Friday, 28 February, 2025 - 11:17 am

 

We are live from NY!!!!

I am with our Cteens at the International Cteen Shabbaton...along with 4000 other teens and staff from all over the world for the largest Jewish teen convention ever (see our pic of the week below).

The Jewish unity is awesome and here is a dvar all about that!


What is unity? Some will say that unity is best expressed when two individuals unite and they become one. But true unity is even deeper. It is when each partner is incomplete as an individual without the other. Each one is only a half. 

This can answer a question about the Mitzvah to donate a half Shekel every year. 

(This Shabbos three Torah scrolls will be read from, which is relatively rare (besides Simchas Torah). The first is for the Sedra Terumah, about building the Temple. The second is for Shabbos Rosh Chodesh, the start of the month of Adar, the month of Simcha (joy). In the third Sefer Torah we read Parshas Shekolim, about the half Shekel that everyone donated each year for the communal offerings, thus atoning for the sin of the Golden Calf.) 

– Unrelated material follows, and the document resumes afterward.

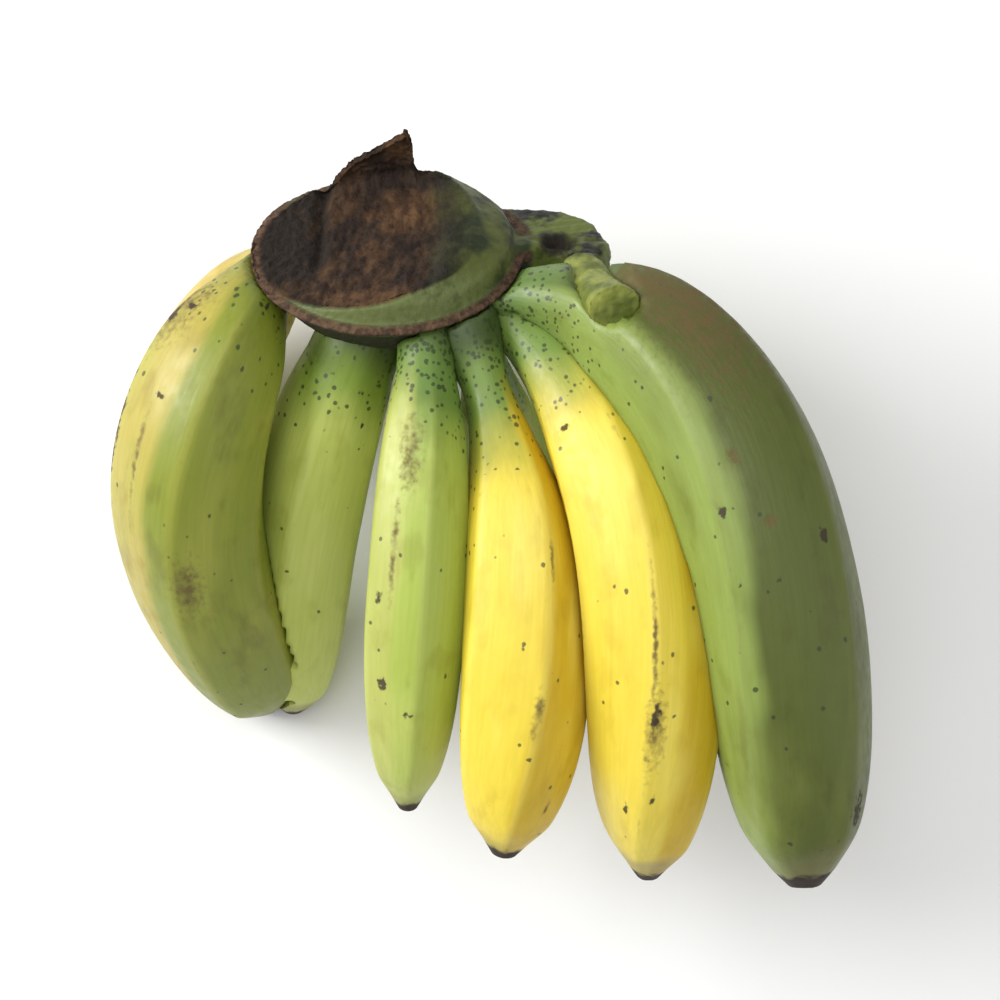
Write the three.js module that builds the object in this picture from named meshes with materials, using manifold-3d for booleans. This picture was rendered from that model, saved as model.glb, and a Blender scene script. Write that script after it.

Worshipping the Golden Calf was idolatry, unfaithfulness to Hashem! Shouldn’t the Tzedaka required for atonement be expressed as a whole number? (The same half Shekel coin was also known as 10 Gera). Why does the Torah repeatedly emphasise that it is only a half? 

The atonement has to reach deep into the Neshama (Soul), expressed by the awareness that one is only a half. Becoming complete requires the other half. The other half is Hashem. With our greatest achievements we are incomplete without Him. And Hashem, in a manner of speaking (kevayochol) is incomplete without the Jew doing what Hashem created him/her for. 

The other half is also one’s fellow Jew; when we unite together in the spirit that each of us becomes complete only through the other. 

This is also the way to Simcha. Being truly happy and at peace is a choice, an experience that begins from within, regardless of external circumstance. Knowing that there is a purpose and a Partner and that we are not alone brings a sense of peace and happiness and helps to build the Temple.